Sorry if these ideas seems a bit generic and do not solve your immediate problem but, over the long term, this could provide you with a good solution.

Another suggestion is that, if you application tends to scale in the future, you might consider testing the same setup you have on amazon EC2 http://aws.amazon.com/ec2/ This would give you several benefits like:

  1. Scalability: you can run one main instance and clone it to a second instance to run anytime there is a need (e.g. something is slow and you want to see if it is the same on the second instance) or better with two instances and a load balancing.
  2. Cloning: with a traditional server it is fairly complicate to clone everything and be up and running in minutes.
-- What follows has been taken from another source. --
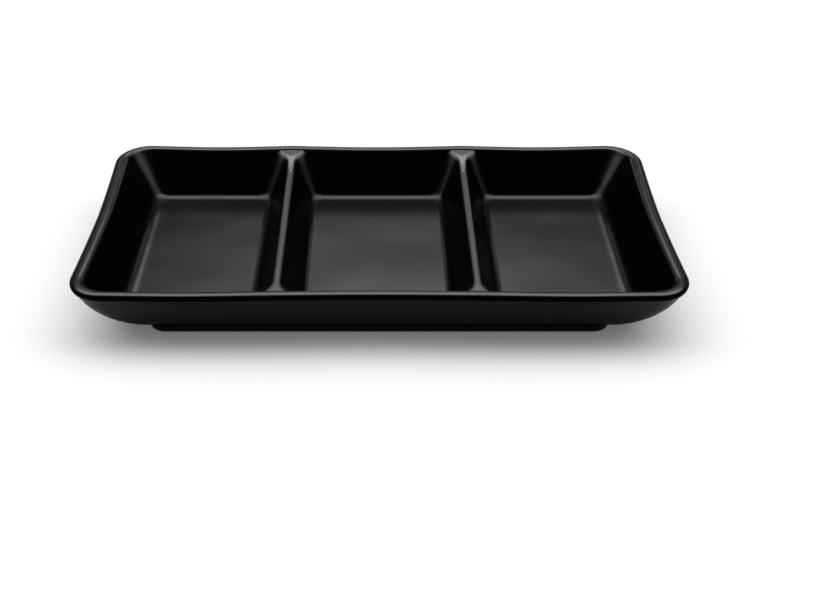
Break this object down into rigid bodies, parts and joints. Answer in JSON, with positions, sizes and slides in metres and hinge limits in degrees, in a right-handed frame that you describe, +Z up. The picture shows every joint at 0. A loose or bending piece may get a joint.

With EC2 you have this advantage;
  3. Simplicity: with the new EC2 web based interface you will not need your sys admin to launch a new instance and test it with a new IP (that can be assigned on the fly).

This might sound as a random suggestion not addressing your problem but, from personal experience, sometimes having the possibility to scale becomes essential as your business grow.

For immediate assistance in your case only a sysadmin can help you. If you want to hire one you might consider https://www.odesk.com but again you need to select a reliable one with very good feedback. If you want just a consultancy without having the admin to enter your server I am sure that you can find several ones available at very reasonable rates (20/30$ an hour) to give your some feedback.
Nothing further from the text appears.